Quantifying the Noisy Neighbor Problem in OpenStack
Two of the desirable features for private clouds are better control and predictable performance. Although public clouds have been extensively researched to characterize their unpredictable performance, private clouds have received less scrutiny.
In this talk, we will present how production workloads interfere with each other in an Openstack based cloud. We draw lessons from a several month long study of running workloads in different configurations on highly available implementation of Openstack. We study the impact of noisy neighbors on the network and storage IO performance of applications.
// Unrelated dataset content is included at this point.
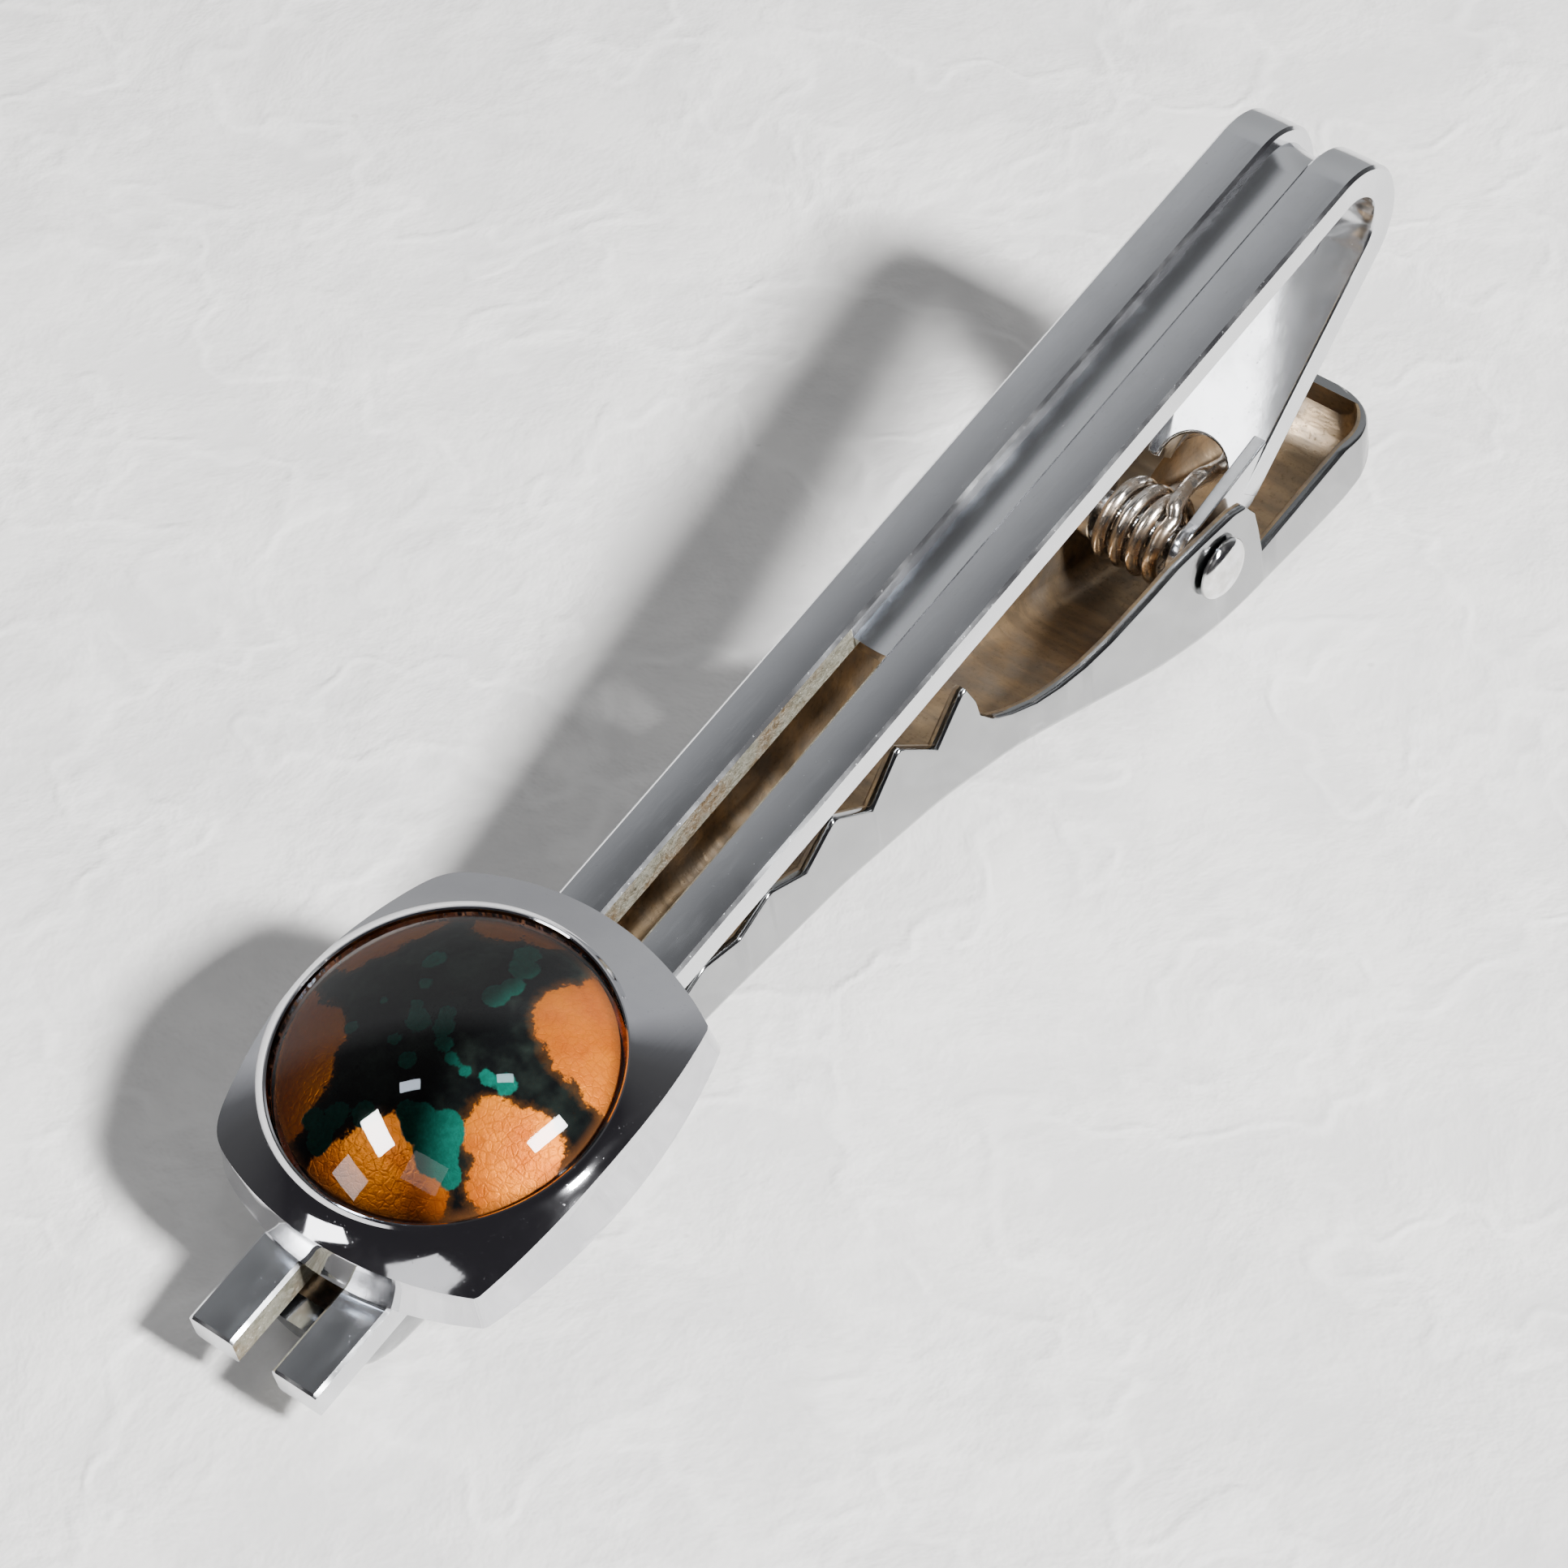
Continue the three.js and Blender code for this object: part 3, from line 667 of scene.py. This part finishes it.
def bonded_glass():
    """The inside of the clear top, where it is bonded to the enamel and nothing is mirrored."""
    finish = Finish("bonded glass")
    clear = finish.node("ShaderNodeBsdfTransparent", {}, {"Color": (0.99, 0.99, 0.98)})
    cloudy = finish.node("ShaderNodeBsdfTransparent", {}, {"Color": (0.97, 0.97, 0.955)})
    blend = finish.node("ShaderNodeMixShader", {}, {0: finish.noise(1.5, 2, 0.5), 1: clear, 2: cloudy})
    finish.feed(finish.output, {"Surface": blend})
    return finish.material


def cement():
    finish = Finish("bedding cement")
    grit = finish.noise(0.3, 5, 0.7).step(0.3, 0.7)
    finish.surface(Base_Color=finish.mix(grit, (0.45, 0.42, 0.35), (0.66, 0.63, 0.54)), Roughness=0.85,
                   Normal=finish.bump(grit, 60))
    return finish.material


def bare_copper():
    finish = Finish("bare copper")
    tarnish = finish.noise(1.5, 4, 0.6).step(0.35, 0.7)
    finish.surface(Base_Color=finish.mix(tarnish, (0.72, 0.36, 0.22), (0.30, 0.13, 0.07)), Metallic=1.0,
                   Roughness=0.25 + tarnish * 0.3, Normal=finish.bump(tarnish, 12))
    return finish.material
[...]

We also look at the performance metrics of Openstack control plane and how the API calls are impacted with more number of entities like networks, routers, VMs, volumes. Our study relies on a tool that we developed to create clean and noisy workload deployments, using micro-benchmarks as well as enterprise workloads such as Hadoop, Jenkins and Redis.
Learning From Integrating AD With Kilo
Active Directory and other LDAP solutions are prevalent in enterprises and most customers who deploy OpenStack would like to integrate with their existing AD/LDAP. This is easier said than done. This talk focuses on my personal journey as I worked thru the process of learning about how Keystone worked with AD/LDAP and. The reason I want to share this so that others do not have to spend as much time as I had to.
Archiving and Restoring an OpenStack Project
An OpenStack Project is where the real work happens. That’s where customers’ workloads live. Enterprise workloads need to be moveable from one part of the enterprise to another, need to be spruced when sprawls occur (happens more often than you’d think). Deleting a project that has VMs, networks, routers, security groups, VMs, volumes, etc. is not a trivial job. Same holds for archiving and resoring it.OpenStack does not have a set of tools that make it easy to do such tasks. This talk will focus on these use cases and a possible approach to solving them.